Die Freisinnigen kritisieren unter anderem den Ausbau der Verwaltung, der in diesem Ausmass nicht nachvollziehbar sei. Der Schuldenberg drohe bis Ende 2024 auf 1,4 Milliarden Franken anzuwachsen. Der Gemeinderat verfehle seine finanzpolitischen Ziele erneut deutlich, seine Finanzstrategie sei «für die Mülltonne».
Harte Stadtratsdebatte in Sicht
Auch aus Sicht der SVP hat die Stadt ein Ausgabenproblem. Die immer reichlicher fliessenden Steuererträge würden immer noch mit vollen Händen ausgegeben.
Die Partei will das Budget im Stadtrat zurückweisen. Vom Gemeinderat verlangt sie eine konkrete Verzichtsplanung und die Priorisierung der Aufgaben. «Eine moderate Steuersenkung sollte dabei noch drin liegen», schreibt die SVP.
Unzufrieden sind auch die Grünliberalen. Trotz angespannter Finanzlage wolle der Gemeinderat nicht auf einen Leistungsausbau verzichten. Zugleich verschiebe er dringend nötige Entlastungsmassnahmen. Er nehme eine weiter wachsende Verschuldung in Kauf oder steure sogar auf eine Steuererhöhung zu.
«Kosten des Wachstums»
Ganz anders sieht es das rot-grüne Lager. Die SP spricht von notwendigen Mehrausgaben für eine wachsende Stadt. Bern sei ein beliebter Zuzugsort für Familien, das widerspiegle sich auch in den steigenden Schülerzahlen.
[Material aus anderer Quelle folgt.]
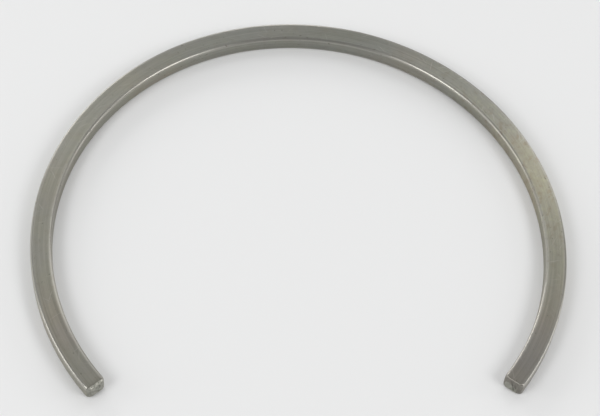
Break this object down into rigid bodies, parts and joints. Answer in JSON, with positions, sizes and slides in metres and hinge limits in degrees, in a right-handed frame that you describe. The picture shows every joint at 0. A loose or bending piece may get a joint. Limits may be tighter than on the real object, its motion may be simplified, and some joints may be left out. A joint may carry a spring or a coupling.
{
  "type": "locating ring",
  "caption": "Open C-shaped steel locating ring that fixes a bearing's outer ring endwise in its housing.",
  "frame": {"origin": "on the ring's axis, in the plane of the lower side face that it rests on", "axes": "+Z along the ring's axis, from the lower side face to the upper one; -Y points out through the opening; +X across the ring, level with its widest line"},
  "size_m": [0.15, 0.1221, 0.005],
  "materials": {
    "drawn_steel": "bare drawn steel, tumbled, faintly oiled"
  },
  "bodies": {
    "root": {"locating_ring": "drawn_steel"}
  },
  "joints": []
}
Um dieser Entwicklung gerecht zu werden, müsse die Stadt investieren.
Das Defizit sei vertretbar, wenn man den hohen Investitionsbedarf berücksichtige und die positiven Rechnungsabschlüsse der vergangenen Jahre vor Augen führe, schreibt die Partei von Finanzdirektor Michael Aebersold.
Das Grüne Bündnis streicht die positive Entwicklung der Steuereinnahmen hervor. Die Stadtfinanzen seien stabil. Bern müsse nun zukunftsgerichtet agieren – und das bedeute Investitionen in einen ernsthaften Klimaschutz und in den Ausbau der sozialen Infrastruktur.